I knew he could do it. I'm so proud!

Except.
(There is always an except) -
So far, the only relationship in my life that hasn't been ruined by the onset (or the end) of a career change / advancement has been my love affair with my cat.
Who, I am completely confident, will never EVER put me second to his rat race or resented me working on mine (in fact, he spends hours sitting by my side as I read. Silently. But with love. Something a human man could never do.)
Oh, Pasha! Love of my life! Why couldn't you have been a man instead of a baby tiger?

Saturday, 14 February 2009

Girls of the world who can carry off red lipstick.
Don't listen to the girls of the world who tell you:
a.) That no one can carry it off.
b.) That you specifically can't carry it off.
c.) That only those types of women can carry it off.

Life's too short to not wear red lipstick, bloody high heels, tutu-skirts, glitter, flowers, pink.
Especially if the reason for not wearing them is that you'll be called one of those types of women.

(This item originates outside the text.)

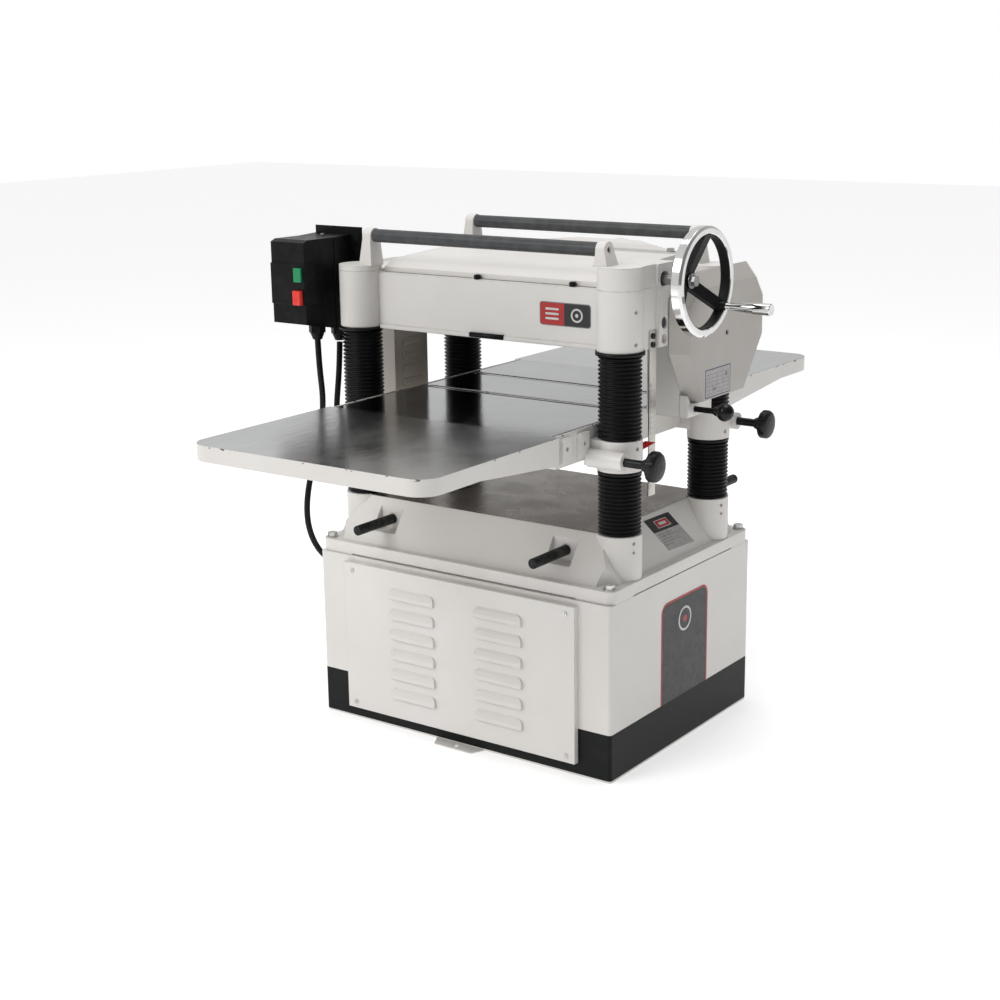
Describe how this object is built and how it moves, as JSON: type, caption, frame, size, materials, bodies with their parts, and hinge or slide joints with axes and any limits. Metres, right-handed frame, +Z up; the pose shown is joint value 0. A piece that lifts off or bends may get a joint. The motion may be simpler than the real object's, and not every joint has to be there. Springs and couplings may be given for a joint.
{
  "type": "thickness planer",
  "caption": "Four-post thickness planer: enclosed cabinet, cast table raised by a handwheel, cutterhead in a fixed head, return rollers on top and a lead with plug.",
  "frame": {"origin": "on the floor, midway between the two anchor tabs, under the middle of the cabinet", "axes": "+X along the cutterhead towards the handwheel, +Y towards the outfeed side, +Z up"},
  "size_m": [1.004, 1.408, 1.027],
  "materials": {
    "cabinet_paint": "satin",
    "casting_paint": "semi-gloss",
    "panel_paint": "satin",
    "table_steel": "ground and polished",
    "wing_steel": "ground and polished",
    "column_steel": "polished",
    "bellows_rubber": "matte",
    "screw_steel": "machined",
    "nut_bronze": "machined",
    "roller_steel": "ground",
    "knob_plastic": "matte",
    "pointer_red": "gloss",
    "return_roller_coat": "satin",
    "cutter_steel": "ground",
    "knife_steel": "ground",
    "belt_rubber": "matte",
    "chain_steel": "oiled",
    "bearing_steel": "polished",
    "finger_steel": "blackened",
    "hood_paint": "satin",
    "bolt_zinc": "zinc plated",
    "lever_black": "gloss",
    "cover_paint": "semi-gloss",
    "guard_paint": "satin",
    "motor_paint": "satin",
    "wheel_chrome": "polished",
    "bar_black": "satin",
    "switch_black": "textured",
    "button_green": "gloss",
    "button_red": "gloss",
    "gland_black": "matte",
    "scale_steel": "etched",
    "cable_black": "matte",
    "plug_black": "matte"
  },
  "bodies": {
    "frame": {"base_casting": "casting_paint", "bearings": "bearing_steel", "belt_guard": "guard_paint", "cabinet": "cabinet_paint", "cable_glands": "gland_black", "chains": "chain_steel", "chip_breaker": "finger_steel", "columns": "column_steel", "cover_screws": "bolt_zinc", "depth_scale": "scale_steel", "drive_belts": "belt_rubber", "dust_hood": "hood_paint", "front_panel": "panel_paint", "gear_cover": "cover_paint", "gearbox": "casting_paint", "head_caps": "casting_paint", "head_casting": "casting_paint", "hex_bolts": "bolt_zinc", "lower_bellows": "bellows_rubber", "mains_coil": "cable_black", "mains_lead": "cable_black", "mains_plug": "plug_black", "motor": "motor_paint", "motor_cable": "cable_black", "switch_base": "switch_black", "switch_bracket": "switch_black", "switch_cover": "switch_black", "upper_bellows": "bellows_rubber"},
    "table": {"table": "table_steel", "table_infeed": "wing_steel", "table_outfeed": "wing_steel", "lead_nuts": "nut_bronze", "depth_pointer": "pointer_red"},
    "bed_roller_in": {"bed_roller_in": "roller_steel"},
    "bed_roller_out": {"bed_roller_out": "roller_steel"},
    "lock_front": {"lock_knob_front": "knob_plastic"},
    "lock_rear": {"lock_knob_rear": "knob_plastic"},
    "screw_fl": {"lead_screw_fl": "screw_steel"},
    "screw_fr": {"lead_screw_fr": "screw_steel"},
    "screw_rl": {"lead_screw_rl": "screw_steel"},
    "screw_rr": {"lead_screw_rr": "screw_steel"},
    "handwheel": {"handwheel": "wheel_chrome"},
    "wheel_handle": {"wheel_handle": "wheel_chrome"},
    "cutterhead": {"cutterhead": "cutter_steel", "knives": "knife_steel"},
    "motor_rotor": {"motor_rotor": "screw_steel"},
    "infeed_roller": {"infeed_roller": "roller_steel"},
    "outfeed_roller": {"outfeed_roller": "roller_steel"},
    "feed_drive": {"feed_drive_shaft": "screw_steel"},
    "return_front": {"return_roller_front": "return_roller_coat"},
    "return_rear": {"return_roller_rear": "return_roller_coat"},
    "fingers": {"kickback_fingers": "finger_steel"},
    "top_cover": {"top_cover": "cover_paint"},
    "shift_lever": {"shift_lever": "lever_black"},
    "bar_fl": {"lifting_bar_fl": "bar_black"},
    "bar_fr": {"lifting_bar_fr": "bar_black"},
    "bar_rl": {"lifting_bar_rl": "bar_black"},
    "bar_rr": {"lifting_bar_rr": "bar_black"},
    "start_button": {"start_button": "button_green"},
    "stop_button": {"stop_button": "button_red"}
  },
  "joints": [
    {"name": "table_lift", "type": "slide", "parent": "frame", "child": "table", "axis": [0, 0, 1], "range_m": [-0.078, 0.12], "deforming": ["lower_bellows", "upper_bellows"]},
    {"name": "handwheel_turn", "type": "hinge", "parent": "frame", "child": "handwheel", "pos_m": [0.4, -0.088, 0.927], "axis": [1, 0, 0], "range_deg": [-4680, 7200]},
    {"name": "screw_fl_turn", "type": "hinge", "parent": "frame", "child": "screw_fl", "pos_m": [-0.305, -0.168, 0.6], "axis": [0, 0, 1], "range_deg": [-4680, 7200]},
    {"name": "screw_fr_turn", "type": "hinge", "parent": "frame", "child": "screw_fr", "pos_m": [0.305, -0.168, 0.6], "axis": [0, 0, 1], "range_deg": [-4680, 7200]},
    {"name": "screw_rl_turn", "type": "hinge", "parent": "frame", "child": "screw_rl", "pos_m": [-0.305, 0.168, 0.6], "axis": [0, 0, 1], "range_deg": [-4680, 7200]},
    {"name": "screw_rr_turn", "type": "hinge", "parent": "frame", "child": "screw_rr", "pos_m": [0.305, 0.168, 0.6], "axis": [0, 0, 1], "range_deg": [-4680, 7200]},
    {"name": "handle_spin", "type": "hinge", "parent": "handwheel", "child": "wheel_handle", "pos_m": [0.48, -0.02181, 0.87528], "axis": [1, 0, 0], "continuous": true},
    {"name": "cutter_spin", "type": "hinge", "parent": "frame", "child": "cutterhead", "pos_m": [0, 0.044, 0.838], "axis": [1, 0, 0], "continuous": true},
    {"name": "motor_spin", "type": "hinge", "parent": "frame", "child": "motor_rotor", "pos_m": [-0.3, 0.044, 0.19], "axis": [1, 0, 0], "continuous": true},
    {"name": "infeed_spin", "type": "hinge", "parent": "frame", "child": "infeed_roller", "pos_m": [0, -0.041, 0.817], "axis": [1, 0, 0], "continuous": true},
    {"name": "outfeed_spin", "type": "hinge", "parent": "frame", "child": "outfeed_roller", "pos_m": [0, 0.122, 0.817], "axis": [1, 0, 0], "continuous": true},
    {"name": "feed_drive_spin", "type": "hinge", "parent": "frame", "child": "feed_drive", "pos_m": [0.34, 0.052, 0.745], "axis": [1, 0, 0], "continuous": true},
    {"name": "bed_in_spin", "type": "hinge", "parent": "table", "child": "bed_roller_in", "pos_m": [0, -0.041, 0.6451], "axis": [1, 0, 0], "continuous": true},
    {"name": "bed_out_spin", "type": "hinge", "parent": "table", "child": "bed_roller_out", "pos_m": [0, 0.13, 0.6451], "axis": [1, 0, 0], "continuous": true},
    {"name": "return_front_spin", "type": "hinge", "parent": "frame", "child": "return_front", "pos_m": [0, -0.17, 0.984], "axis": [1, 0, 0], "continuous": true},
    {"name": "return_rear_spin", "type": "hinge", "parent": "frame", "child": "return_rear", "pos_m": [0, 0.17, 0.984], "axis": [1, 0, 0], "continuous": true},
    {"name": "finger_swing", "type": "hinge", "parent": "frame", "child": "fingers", "pos_m": [0, -0.086, 0.847], "axis": [1, 0, 0], "range_deg": [0, 12]},
    {"name": "cover_hinge", "type": "hinge", "parent": "frame", "child": "top_cover", "pos_m": [0, 0.16, 0.938], "axis": [1, 0, 0], "range_deg": [-30, 0]},
    {"name": "shift", "type": "slide", "parent": "frame", "child": "shift_lever", "axis": [1, 0, 0], "range_m": [-0.01, 0.01]},
    {"name": "lock_front_turn", "type": "hinge", "parent": "table", "child": "lock_front", "pos_m": [0.35, -0.216, 0.608], "axis": [1, 0, 0], "range_deg": [0, 180]},
    {"name": "lock_rear_turn", "type": "hinge", "parent": "table", "child": "lock_rear", "pos_m": [0.35, 0.216, 0.608], "axis": [1, 0, 0], "range_deg": [0, 180]},
    {"name": "bar_fl_slide", "type": "slide", "parent": "frame", "child": "bar_fl", "axis": [0, -1, 0], "range_m": [-0.014, 0.142]},
    {"name": "bar_fr_slide", "type": "slide", "parent": "frame", "child": "bar_fr", "axis": [0, -1, 0], "range_m": [-0.014, 0.142]},
    {"name": "bar_rl_slide", "type": "slide", "parent": "frame", "child": "bar_rl", "axis": [0, 1, 0], "range_m": [-0.014, 0.142]},
    {"name": "bar_rr_slide", "type": "slide", "parent": "frame", "child": "bar_rr", "axis": [0, 1, 0], "range_m": [-0.144, 0]},
    {"name": "start_press", "type": "slide", "parent": "frame", "child": "start_button", "axis": [0, 1, 0], "range_m": [0, 0.0035], "stiffness_N_per_m": 300, "springref_m": -0.001},
    {"name": "stop_press", "type": "slide", "parent": "frame", "child": "stop_button", "axis": [0, 1, 0], "range_m": [0, 0.005], "stiffness_N_per_m": 300, "springref_m": -0.001}
  ],
  "couplings": [
    {"joint": "table_lift", "follows": "handwheel_turn", "m_per_rad": 0.00095493},
    {"joint": "screw_fl_turn", "follows": "handwheel_turn", "ratio": 1},
    {"joint": "screw_fr_turn", "follows": "handwheel_turn", "ratio": 1},
    {"joint": "screw_rl_turn", "follows": "handwheel_turn", "ratio": 1},
    {"joint": "screw_rr_turn", "follows": "handwheel_turn", "ratio": 1},
    {"joint": "motor_spin", "follows": "cutter_spin", "ratio": 0.7},
    {"joint": "outfeed_spin", "follows": "infeed_spin", "ratio": 1},
    {"joint": "feed_drive_spin", "follows": "infeed_spin", "ratio": 1}
  ]
}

Wednesday, 11 February 2009

after some calculations, i have decided

... that I prove, almost mathematically, that I am Carrie Bradshaw.
Down to mannerisms, the laptop by the window, the whirly tutu skirts and the curly hair that I always want part brown, part gold, all wild.

But here is the twist:
I am also, equally, a hippie at heart. Who scorns Carrie Bradshaw. Who wants an allotment to grow her own vegetables and who is actually happiest sitting cross legged doing interviews in a field.

Either/Or?
Like I said before: Versus is a dirty word.